Requirements
Exact reproduction is required for all entries.

[Provided data start]

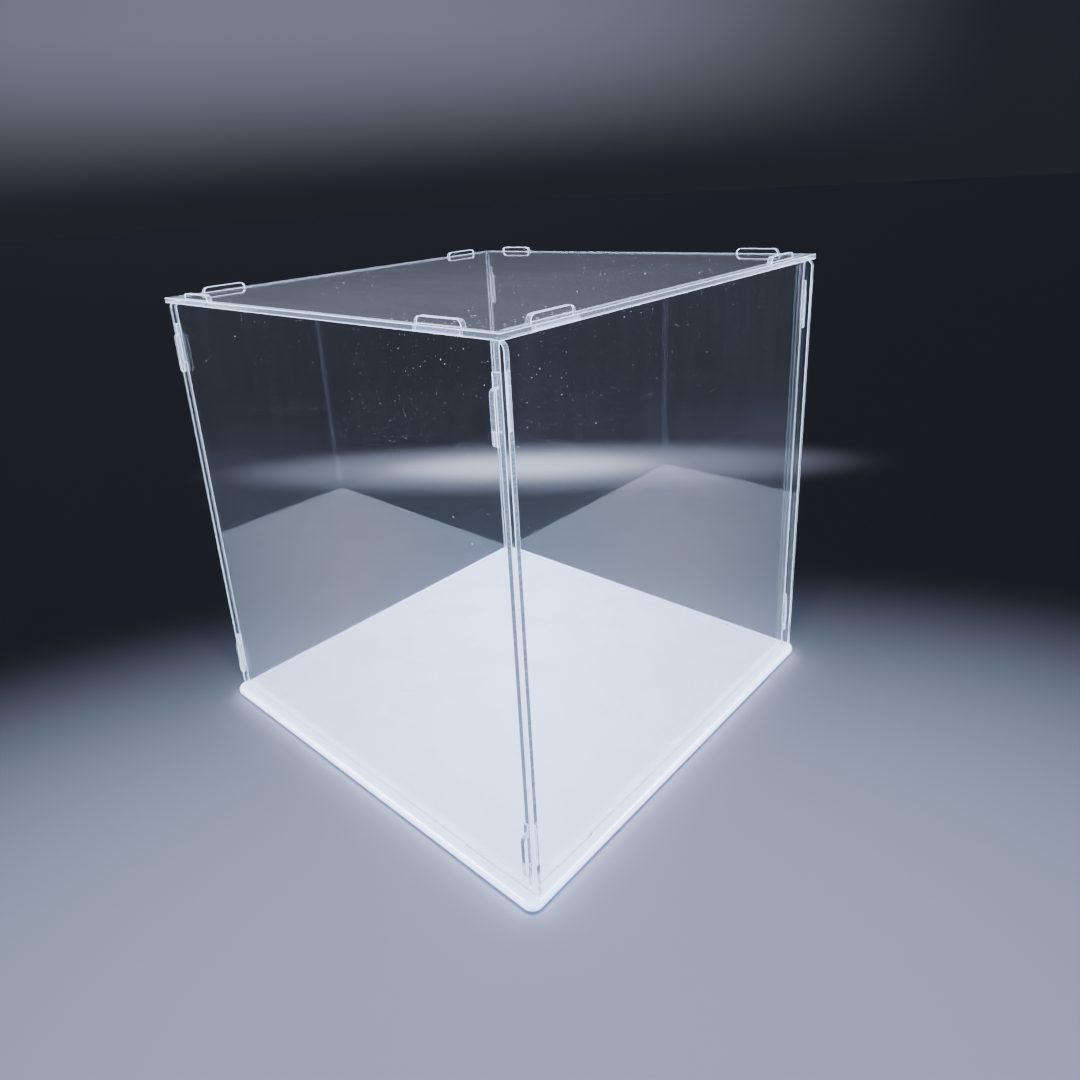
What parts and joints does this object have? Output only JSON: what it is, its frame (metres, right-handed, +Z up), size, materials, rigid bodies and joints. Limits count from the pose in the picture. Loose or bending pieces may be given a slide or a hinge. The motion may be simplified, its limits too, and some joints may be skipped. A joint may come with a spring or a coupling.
{
  "type": "display cube",
  "caption": "Clear square display case: four slip-together walls with tabs and hooks, a slotted lift-off lid and a white base with rounded edges.",
  "frame": {"origin": "centre of the base's underside", "axes": "+Z up; -Y is the front; the slotted walls face -Y and +Y, the hooked walls face -X and +X"},
  "size_m": [0.253, 0.2568, 0.2545],
  "materials": {
    "white_base": "satin moulded white",
    "clear_sheet": "clear acrylic sheet with polished edges"
  },
  "bodies": {
    "base": {"base_plate": "white_base"},
    "slotted_walls": {"front_panel": "clear_sheet", "back_panel": "clear_sheet"},
    "right_wall": {"right_panel": "clear_sheet"},
    "left_wall": {"left_panel": "clear_sheet"},
    "lid": {"top_panel": "clear_sheet"}
  },
  "joints": [
    {"name": "cover_lift", "type": "slide", "parent": "base", "child": "slotted_walls", "axis": [0, 0, 1], "range_m": [0, 0.25]},
    {"name": "right_hook_release", "type": "slide", "parent": "slotted_walls", "child": "right_wall", "axis": [0, 0, 1], "range_m": [0, 0.005]},
    {"name": "left_hook_release", "type": "slide", "parent": "slotted_walls", "child": "left_wall", "axis": [0, 0, 1], "range_m": [0, 0.005]},
    {"name": "lid_lift", "type": "slide", "parent": "right_wall", "child": "lid", "axis": [0, 0, 1], "range_m": [0, 0.08]}
  ],
  "couplings": [
    {"joint": "left_hook_release", "follows": "right_hook_release", "ratio": 1}
  ]
}
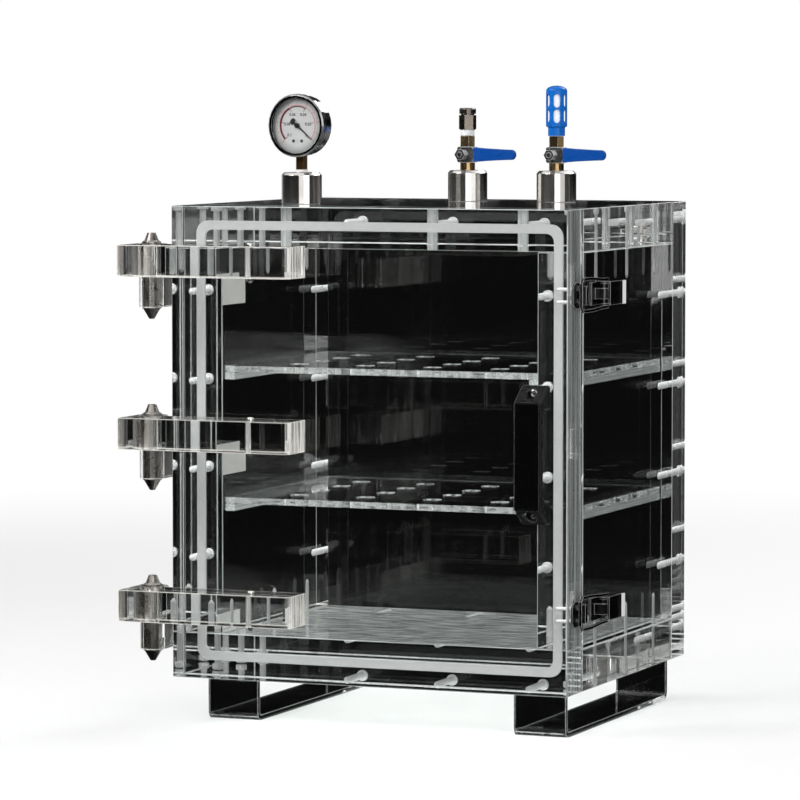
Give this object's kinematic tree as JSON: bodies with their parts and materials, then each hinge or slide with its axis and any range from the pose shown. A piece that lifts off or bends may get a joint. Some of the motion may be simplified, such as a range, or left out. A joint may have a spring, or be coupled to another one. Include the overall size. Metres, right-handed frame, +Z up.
{
  "type": "vacuum desiccator box",
  "caption": "Thick clear acrylic vacuum box with a side-hung door, draw latches, perforated shelves, a dial gauge, ball valves and bent feet.",
  "frame": {"origin": "on the surface that the feet stand on, below the centre of the overall bounding box", "axes": "+Z up, the door faces -Y, its hinges are on the -X side and its latches on the +X side"},
  "size_m": [0.455, 0.383, 0.6087],
  "materials": {
    "clear_acrylic": "polished clear acrylic, milled edges slightly frosted",
    "silicone_rubber": "pale grey translucent silicone",
    "stainless_steel": "turned and pressed stainless steel",
    "chrome_plate": "bright plate",
    "brass": "machined brass, partly plated",
    "black_plastic": "black moulded plastic with a soft sheen",
    "blue_vinyl": "dipped blue vinyl",
    "blue_plastic": "moulded blue plastic",
    "porous_core": "sintered white core",
    "gauge_glass": "flat gauge glass",
    "dial_white": "white printed dial",
    "needle_black": "black painted pointer"
  },
  "bodies": {
    "chamber": {"top_wall": "clear_acrylic", "bottom_wall": "clear_acrylic", "left_wall": "clear_acrylic", "right_wall": "clear_acrylic", "back_wall": "clear_acrylic", "door_gasket": "silicone_rubber", "upper_shelf": "clear_acrylic", "lower_shelf": "clear_acrylic", "upper_rail_left": "clear_acrylic", "upper_rail_right": "clear_acrylic", "lower_rail_left": "clear_acrylic", "lower_rail_right": "clear_acrylic", "foot_left": "clear_acrylic", "foot_right": "clear_acrylic", "hinge_leaf_1": "clear_acrylic", "hinge_leaf_2": "clear_acrylic", "hinge_leaf_3": "clear_acrylic", "hinge_pin_1": "stainless_steel", "hinge_pin_2": "stainless_steel", "hinge_pin_3": "stainless_steel", "latch_base_top": "stainless_steel", "latch_base_bottom": "stainless_steel", "gauge_boss": "stainless_steel", "vent_boss": "stainless_steel", "pump_boss": "stainless_steel", "gauge_stem": "brass", "gauge_case": "chrome_plate", "gauge_bezel": "chrome_plate", "gauge_lens": "gauge_glass", "gauge_dial": "dial_white", "vent_valve_body": "brass", "pump_valve_body": "brass", "port_plug": "stainless_steel", "muffler": "blue_plastic", "muffler_core": "porous_core"},
    "door": {"door_panel": "clear_acrylic", "hinge_arm_1": "clear_acrylic", "hinge_arm_2": "clear_acrylic", "hinge_arm_3": "clear_acrylic", "hinge_bush_1": "stainless_steel", "hinge_bush_2": "stainless_steel", "hinge_bush_3": "stainless_steel", "door_handle": "black_plastic", "latch_keeper_top": "stainless_steel", "latch_keeper_bottom": "stainless_steel"},
    "top_latch_lever": {"latch_lever_top": "stainless_steel"},
    "top_latch_bail": {"latch_bail_top": "stainless_steel"},
    "bottom_latch_lever": {"latch_lever_bottom": "stainless_steel"},
    "bottom_latch_bail": {"latch_bail_bottom": "stainless_steel"},
    "vent_valve_handle": {"vent_valve_stem": "chrome_plate", "vent_valve_lever": "chrome_plate", "vent_lever_sleeve": "blue_vinyl", "vent_lever_nut": "chrome_plate"},
    "pump_valve_handle": {"pump_valve_stem": "chrome_plate", "pump_valve_lever": "chrome_plate", "pump_lever_sleeve": "blue_vinyl", "pump_lever_nut": "chrome_plate"},
    "gauge_pointer": {"gauge_needle": "needle_black"}
  },
  "joints": [
    {"name": "door_hinge", "type": "hinge", "parent": "chamber", "child": "door", "pos_m": [-0.21215, -0.1465, 0.28], "axis": [0, 0, -1], "range_deg": [0, 180]},
    {"name": "top_latch_lever_pivot", "type": "hinge", "parent": "chamber", "child": "top_latch_lever", "pos_m": [0.22015, -0.0775, 0.4155], "axis": [0, 0, -1], "range_deg": [0, 120]},
    {"name": "top_latch_bail_pivot", "type": "hinge", "parent": "top_latch_lever", "child": "top_latch_bail", "pos_m": [0.21915, -0.0675, 0.4155], "axis": [0, 0, 1], "range_deg": [0, 150]},
    {"name": "bottom_latch_lever_pivot", "type": "hinge", "parent": "chamber", "child": "bottom_latch_lever", "pos_m": [0.22015, -0.0775, 0.12], "axis": [0, 0, -1], "range_deg": [0, 120]},
    {"name": "bottom_latch_bail_pivot", "type": "hinge", "parent": "bottom_latch_lever", "child": "bottom_latch_bail", "pos_m": [0.21915, -0.0675, 0.12], "axis": [0, 0, 1], "range_deg": [0, 150]},
    {"name": "vent_valve_turn", "type": "hinge", "parent": "chamber", "child": "vent_valve_handle", "pos_m": [0.00965, 0.1145, 0.541], "axis": [0, -1, 0], "range_deg": [0, 90]},
    {"name": "pump_valve_turn", "type": "hinge", "parent": "chamber", "child": "pump_valve_handle", "pos_m": [0.10285, 0.1145, 0.541], "axis": [0, -1, 0], "range_deg": [0, 90]},
    {"name": "gauge_needle_turn", "type": "hinge", "parent": "chamber", "child": "gauge_pointer", "pos_m": [-0.10015, -0.0445, 0.5703], "axis": [-0.1045, -0.9945, 0], "range_deg": [0, 270]}
  ],
  "couplings": [
    {"joint": "top_latch_bail_pivot", "follows": "top_latch_lever_pivot", "ratio": 1.25},
    {"joint": "bottom_latch_bail_pivot", "follows": "bottom_latch_lever_pivot", "ratio": 1.25}
  ]
}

[Provided data end]

Reply to the task
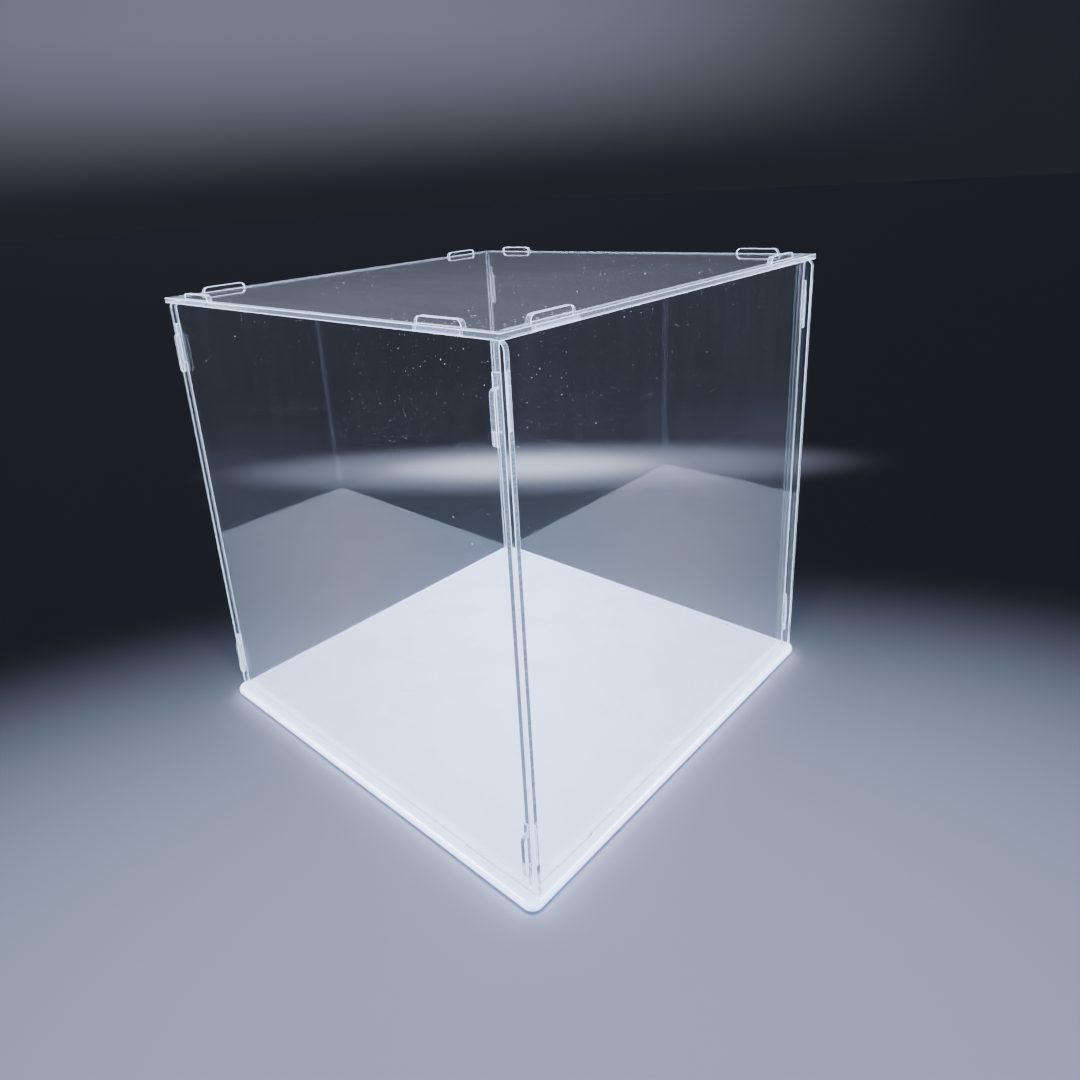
What parts and joints does this object have? Output only JSON: what it is, its frame (metres, right-handed, +Z up), size, materials, rigid bodies and joints. Limits count from the pose in the picture. Loose or bending pieces may be given a slide or a hinge. The motion may be simplified, its limits too, and some joints may be skipped. A joint may come with a spring or a coupling.
{
  "type": "display cube",
  "caption": "Clear square display case: four slip-together walls with tabs and hooks, a slotted lift-off lid and a white base with rounded edges.",
  "frame": {"origin": "centre of the base's underside", "axes": "+Z up; -Y is the front; the slotted walls face -Y and +Y, the hooked walls face -X and +X"},
  "size_m": [0.253, 0.2568, 0.2545],
  "materials": {
    "white_base": "satin moulded white",
    "clear_sheet": "clear acrylic sheet with polished edges"
  },
  "bodies": {
    "base": {"base_plate": "white_base"},
    "slotted_walls": {"front_panel": "clear_sheet", "back_panel": "clear_sheet"},
    "right_wall": {"right_panel": "clear_sheet"},
    "left_wall": {"left_panel": "clear_sheet"},
    "lid": {"top_panel": "clear_sheet"}
  },
  "joints": [
    {"name": "cover_lift", "type": "slide", "parent": "base", "child": "slotted_walls", "axis": [0, 0, 1], "range_m": [0, 0.25]},
    {"name": "right_hook_release", "type": "slide", "parent": "slotted_walls", "child": "right_wall", "axis": [0, 0, 1], "range_m": [0, 0.005]},
    {"name": "left_hook_release", "type": "slide", "parent": "slotted_walls", "child": "left_wall", "axis": [0, 0, 1], "range_m": [0, 0.005]},
    {"name": "lid_lift", "type": "slide", "parent": "right_wall", "child": "lid", "axis": [0, 0, 1], "range_m": [0, 0.08]}
  ],
  "couplings": [
    {"joint": "left_hook_release", "follows": "right_hook_release", "ratio": 1}
  ]
}
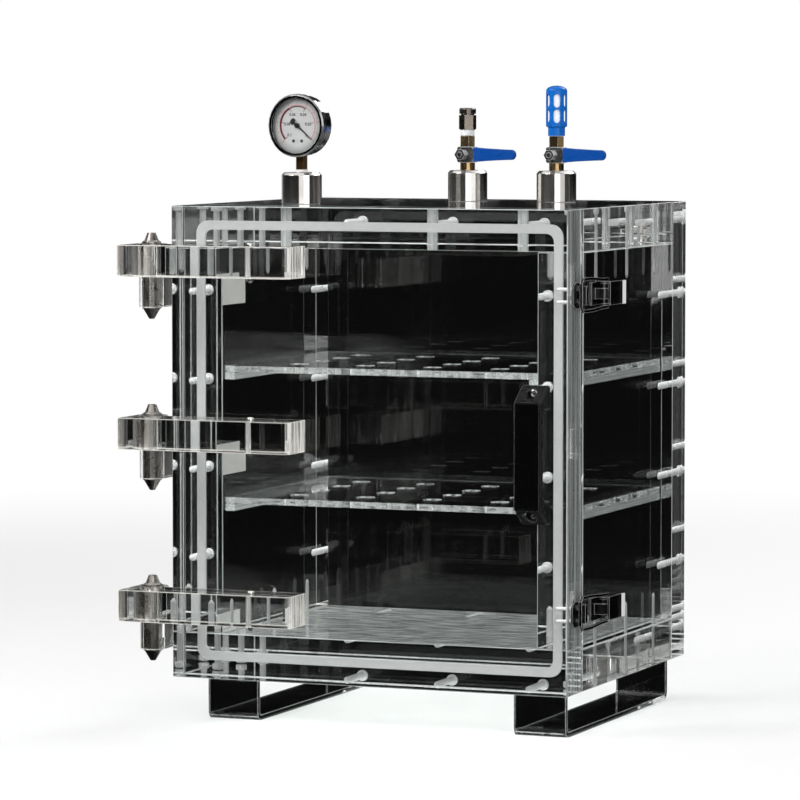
Give this object's kinematic tree as JSON: bodies with their parts and materials, then each hinge or slide with its axis and any range from the pose shown. A piece that lifts off or bends may get a joint. Some of the motion may be simplified, such as a range, or left out. A joint may have a spring, or be coupled to another one. Include the overall size. Metres, right-handed frame, +Z up.
{
  "type": "vacuum desiccator box",
  "caption": "Thick clear acrylic vacuum box with a side-hung door, draw latches, perforated shelves, a dial gauge, ball valves and bent feet.",
  "frame": {"origin": "on the surface that the feet stand on, below the centre of the overall bounding box", "axes": "+Z up, the door faces -Y, its hinges are on the -X side and its latches on the +X side"},
  "size_m": [0.455, 0.383, 0.6087],
  "materials": {
    "clear_acrylic": "polished clear acrylic, milled edges slightly frosted",
    "silicone_rubber": "pale grey translucent silicone",
    "stainless_steel": "turned and pressed stainless steel",
    "chrome_plate": "bright plate",
    "brass": "machined brass, partly plated",
    "black_plastic": "black moulded plastic with a soft sheen",
    "blue_vinyl": "dipped blue vinyl",
    "blue_plastic": "moulded blue plastic",
    "porous_core": "sintered white core",
    "gauge_glass": "flat gauge glass",
    "dial_white": "white printed dial",
    "needle_black": "black painted pointer"
  },
  "bodies": {
    "chamber": {"top_wall": "clear_acrylic", "bottom_wall": "clear_acrylic", "left_wall": "clear_acrylic", "right_wall": "clear_acrylic", "back_wall": "clear_acrylic", "door_gasket": "silicone_rubber", "upper_shelf": "clear_acrylic", "lower_shelf": "clear_acrylic", "upper_rail_left": "clear_acrylic", "upper_rail_right": "clear_acrylic", "lower_rail_left": "clear_acrylic", "lower_rail_right": "clear_acrylic", "foot_left": "clear_acrylic", "foot_right": "clear_acrylic", "hinge_leaf_1": "clear_acrylic", "hinge_leaf_2": "clear_acrylic", "hinge_leaf_3": "clear_acrylic", "hinge_pin_1": "stainless_steel", "hinge_pin_2": "stainless_steel", "hinge_pin_3": "stainless_steel", "latch_base_top": "stainless_steel", "latch_base_bottom": "stainless_steel", "gauge_boss": "stainless_steel", "vent_boss": "stainless_steel", "pump_boss": "stainless_steel", "gauge_stem": "brass", "gauge_case": "chrome_plate", "gauge_bezel": "chrome_plate", "gauge_lens": "gauge_glass", "gauge_dial": "dial_white", "vent_valve_body": "brass", "pump_valve_body": "brass", "port_plug": "stainless_steel", "muffler": "blue_plastic", "muffler_core": "porous_core"},
    "door": {"door_panel": "clear_acrylic", "hinge_arm_1": "clear_acrylic", "hinge_arm_2": "clear_acrylic", "hinge_arm_3": "clear_acrylic", "hinge_bush_1": "stainless_steel", "hinge_bush_2": "stainless_steel", "hinge_bush_3": "stainless_steel", "door_handle": "black_plastic", "latch_keeper_top": "stainless_steel", "latch_keeper_bottom": "stainless_steel"},
    "top_latch_lever": {"latch_lever_top": "stainless_steel"},
    "top_latch_bail": {"latch_bail_top": "stainless_steel"},
    "bottom_latch_lever": {"latch_lever_bottom": "stainless_steel"},
    "bottom_latch_bail": {"latch_bail_bottom": "stainless_steel"},
    "vent_valve_handle": {"vent_valve_stem": "chrome_plate", "vent_valve_lever": "chrome_plate", "vent_lever_sleeve": "blue_vinyl", "vent_lever_nut": "chrome_plate"},
    "pump_valve_handle": {"pump_valve_stem": "chrome_plate", "pump_valve_lever": "chrome_plate", "pump_lever_sleeve": "blue_vinyl", "pump_lever_nut": "chrome_plate"},
    "gauge_pointer": {"gauge_needle": "needle_black"}
  },
  "joints": [
    {"name": "door_hinge", "type": "hinge", "parent": "chamber", "child": "door", "pos_m": [-0.21215, -0.1465, 0.28], "axis": [0, 0, -1], "range_deg": [0, 180]},
    {"name": "top_latch_lever_pivot", "type": "hinge", "parent": "chamber", "child": "top_latch_lever", "pos_m": [0.22015, -0.0775, 0.4155], "axis": [0, 0, -1], "range_deg": [0, 120]},
    {"name": "top_latch_bail_pivot", "type": "hinge", "parent": "top_latch_lever", "child": "top_latch_bail", "pos_m": [0.21915, -0.0675, 0.4155], "axis": [0, 0, 1], "range_deg": [0, 150]},
    {"name": "bottom_latch_lever_pivot", "type": "hinge", "parent": "chamber", "child": "bottom_latch_lever", "pos_m": [0.22015, -0.0775, 0.12], "axis": [0, 0, -1], "range_deg": [0, 120]},
    {"name": "bottom_latch_bail_pivot", "type": "hinge", "parent": "bottom_latch_lever", "child": "bottom_latch_bail", "pos_m": [0.21915, -0.0675, 0.12], "axis": [0, 0, 1], "range_deg": [0, 150]},
    {"name": "vent_valve_turn", "type": "hinge", "parent": "chamber", "child": "vent_valve_handle", "pos_m": [0.00965, 0.1145, 0.541], "axis": [0, -1, 0], "range_deg": [0, 90]},
    {"name": "pump_valve_turn", "type": "hinge", "parent": "chamber", "child": "pump_valve_handle", "pos_m": [0.10285, 0.1145, 0.541], "axis": [0, -1, 0], "range_deg": [0, 90]},
    {"name": "gauge_needle_turn", "type": "hinge", "parent": "chamber", "child": "gauge_pointer", "pos_m": [-0.10015, -0.0445, 0.5703], "axis": [-0.1045, -0.9945, 0], "range_deg": [0, 270]}
  ],
  "couplings": [
    {"joint": "top_latch_bail_pivot", "follows": "top_latch_lever_pivot", "ratio": 1.25},
    {"joint": "bottom_latch_bail_pivot", "follows": "bottom_latch_lever_pivot", "ratio": 1.25}
  ]
}